Lev Skoryakin, an activist of the Russian “Left Bloc” movement, was detained in Bishkek on June 9. Skoryakin had been put on a Russian federal wanted list in February 2022. The previous December, he and another activist, Ruslan Abasov, had allegedly stretched a banner reading “Happy Chekist Day” outside an FSB building. RFE/RL reported that a colleague of Skoryakin said he wasn’t even present when the banner was held up.
Abasov was deported to Russia from Croatia last week, with Croatian officials accusing him of “possess[ing] incriminating digital content that has signs of criminal sexual abuse and exploitation of a minor, as well as content that promotes Russia’s invasion of Ukraine, and …. also possess[ing] a blade weapon.”
In early June (presumably before their detention in Bishkek) the two activists had applied for asylum with the Kyrgyz Ministry of Labor, Social Security and Migration.

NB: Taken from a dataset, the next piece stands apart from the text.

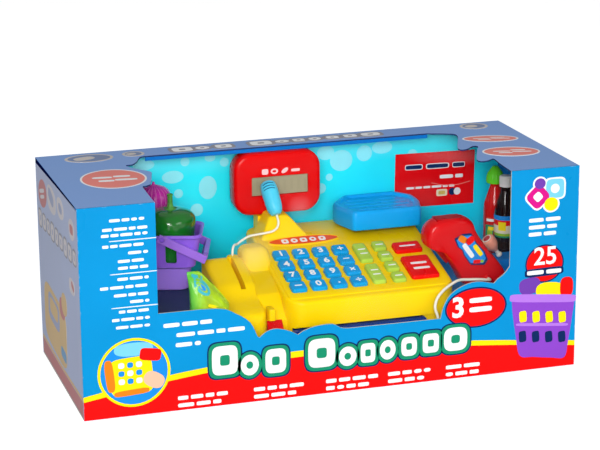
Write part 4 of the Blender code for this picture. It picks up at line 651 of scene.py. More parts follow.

In what is probably a bad omen for Krylova and Skoryakin, another Russian activist — Aleksei Rozhkov — was detained in Kyrgyzstan and reportedly extradited to Russia in late May. Unlike Krylova and Skoryakin, the charges laid against Rozhkov are more directly related to the Russian war in Ukraine. Rozhkov allegedly set a military recruitment center building on fire in the town of Beryozovsky in March 2022.
As in the case of Kislitsin, there are clearly many dynamics at play in each of these cases. While these cases are highlighted against the stark backdrop of the war in Ukraine, most have little to nothing to do with it. Although RFE/RL reported that Krylova and Skoryakin “had openly condemned Russia’s full-scale aggression against Ukraine” their cases predate the war. Kislitsin’s position on the war has not been reported. Security services in Central Asia have long worked with their Russian counterparts, each catching and deporting activists as needed over the years.
The U.N. Convention Against Torture, to which Kyrgyzstan and Kazakhstan are both party, prohibits returning, extraditing, or refouling any person to a state “where there are substantial grounds for believing that he would be in danger of being subjected to torture.”